→ **Task instructions**:
Please give the data below again in full, exactly as it stands.

→ **Source data**:
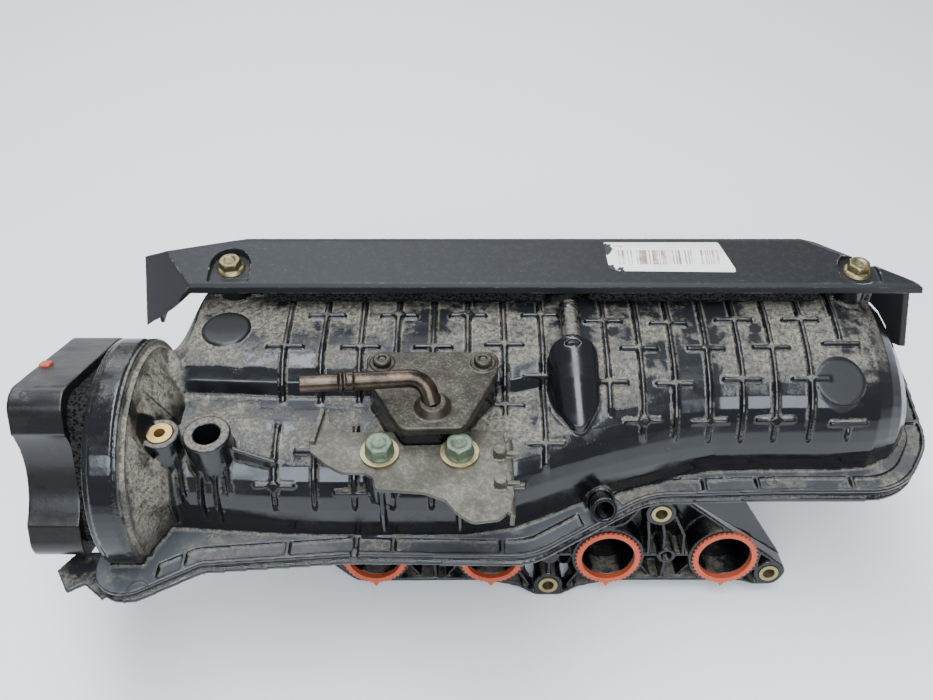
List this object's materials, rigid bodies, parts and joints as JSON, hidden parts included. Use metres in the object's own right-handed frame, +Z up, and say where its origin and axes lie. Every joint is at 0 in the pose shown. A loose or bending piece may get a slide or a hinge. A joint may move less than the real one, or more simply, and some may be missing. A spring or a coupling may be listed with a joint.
{
  "type": "intake manifold",
  "caption": "Welded plastic intake manifold with a ribbed plenum, curved runners to a sealed head flange, a side throttle flange, top cover, cast valve cap and hose nipples.",
  "frame": {"origin": "centre of the head-flange face on the port row, midway between ports 2 and 3", "axes": "+X along the port row away from the throttle end, +Y away from the cylinder head, +Z up along the draw direction of the upper plenum shell"},
  "size_m": [0.5792, 0.2329, 0.2375],
  "materials": {
    "black_nylon": "moulded, satin, dusty",
    "cover_nylon": "matt grey-black moulding",
    "silicone": "moulded orange silicone",
    "zinc_steel": "yellow zinc plated",
    "bracket_steel": "dull zinc plated sheet",
    "olive_zinc": "green-marked zinc plated",
    "cast": "dull brown-grey casting",
    "pipe_steel": "heat-browned steel",
    "brass_part": "machined",
    "foam": "open-cell charcoal foam",
    "seal_rubber": "matt",
    "paper_label": "worn white sticker"
  },
  "bodies": {
    "root": {"upper_shell": "black_nylon", "lower_shell": "black_nylon", "head_flange": "black_nylon", "runner_1": "black_nylon", "runner_2": "black_nylon", "runner_3": "black_nylon", "runner_4": "black_nylon", "runner_bellmouths": "black_nylon", "throttle_flange": "black_nylon", "throttle_gasket": "foam", "throttle_seal": "silicone", "throttle_inserts": "brass_part", "port_seal_1": "silicone", "port_seal_2": "silicone", "port_seal_3": "silicone", "port_seal_4": "silicone", "flange_sleeves": "zinc_steel", "service_cover": "cover_nylon", "foam_strip_left": "foam", "foam_strip_right": "foam", "cover_bolts": "zinc_steel", "cover_collars": "zinc_steel", "cover_inserts": "brass_part", "valve_cap": "cast", "valve_cap_gasket": "seal_rubber", "valve_cap_screws": "cast", "breather_pipe": "pipe_steel", "cable_bracket": "bracket_steel", "bracket_bolts": "olive_zinc", "bracket_washers": "zinc_steel", "bracket_inserts": "brass_part", "boss_insert": "brass_part", "vacuum_nipple": "black_nylon", "booster_nipple": "black_nylon", "label": "paper_label"}
  },
  "joints": []
}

→ **Written solution**:
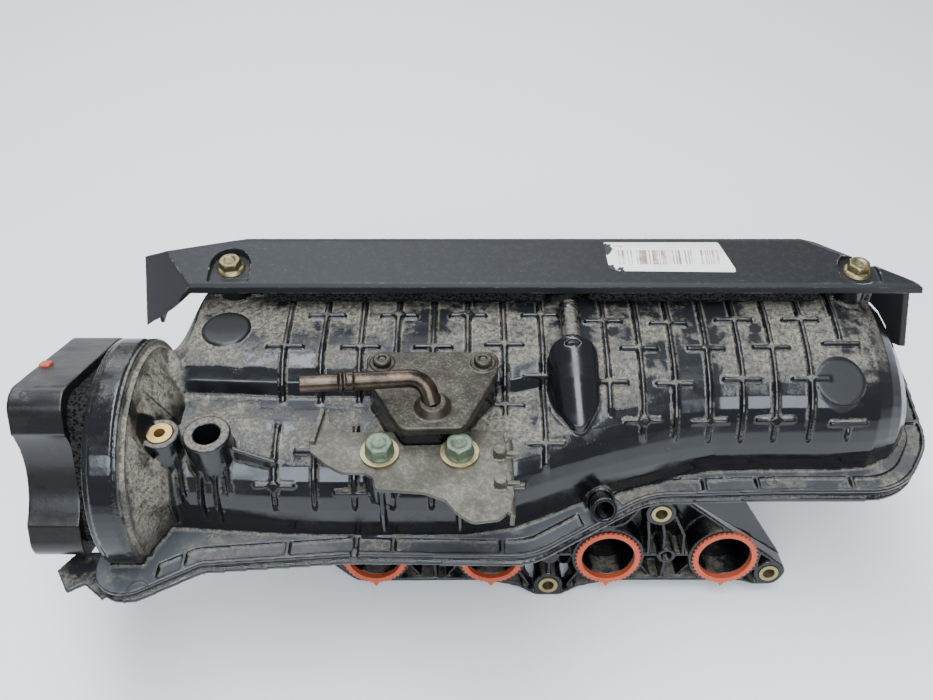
List this object's materials, rigid bodies, parts and joints as JSON, hidden parts included. Use metres in the object's own right-handed frame, +Z up, and say where its origin and axes lie. Every joint is at 0 in the pose shown. A loose or bending piece may get a slide or a hinge. A joint may move less than the real one, or more simply, and some may be missing. A spring or a coupling may be listed with a joint.
{
  "type": "intake manifold",
  "caption": "Welded plastic intake manifold with a ribbed plenum, curved runners to a sealed head flange, a side throttle flange, top cover, cast valve cap and hose nipples.",
  "frame": {"origin": "centre of the head-flange face on the port row, midway between ports 2 and 3", "axes": "+X along the port row away from the throttle end, +Y away from the cylinder head, +Z up along the draw direction of the upper plenum shell"},
  "size_m": [0.5792, 0.2329, 0.2375],
  "materials": {
    "black_nylon": "moulded, satin, dusty",
    "cover_nylon": "matt grey-black moulding",
    "silicone": "moulded orange silicone",
    "zinc_steel": "yellow zinc plated",
    "bracket_steel": "dull zinc plated sheet",
    "olive_zinc": "green-marked zinc plated",
    "cast": "dull brown-grey casting",
    "pipe_steel": "heat-browned steel",
    "brass_part": "machined",
    "foam": "open-cell charcoal foam",
    "seal_rubber": "matt",
    "paper_label": "worn white sticker"
  },
  "bodies": {
    "root": {"upper_shell": "black_nylon", "lower_shell": "black_nylon", "head_flange": "black_nylon", "runner_1": "black_nylon", "runner_2": "black_nylon", "runner_3": "black_nylon", "runner_4": "black_nylon", "runner_bellmouths": "black_nylon", "throttle_flange": "black_nylon", "throttle_gasket": "foam", "throttle_seal": "silicone", "throttle_inserts": "brass_part", "port_seal_1": "silicone", "port_seal_2": "silicone", "port_seal_3": "silicone", "port_seal_4": "silicone", "flange_sleeves": "zinc_steel", "service_cover": "cover_nylon", "foam_strip_left": "foam", "foam_strip_right": "foam", "cover_bolts": "zinc_steel", "cover_collars": "zinc_steel", "cover_inserts": "brass_part", "valve_cap": "cast", "valve_cap_gasket": "seal_rubber", "valve_cap_screws": "cast", "breather_pipe": "pipe_steel", "cable_bracket": "bracket_steel", "bracket_bolts": "olive_zinc", "bracket_washers": "zinc_steel", "bracket_inserts": "brass_part", "boss_insert": "brass_part", "vacuum_nipple": "black_nylon", "booster_nipple": "black_nylon", "label": "paper_label"}
  },
  "joints": []
}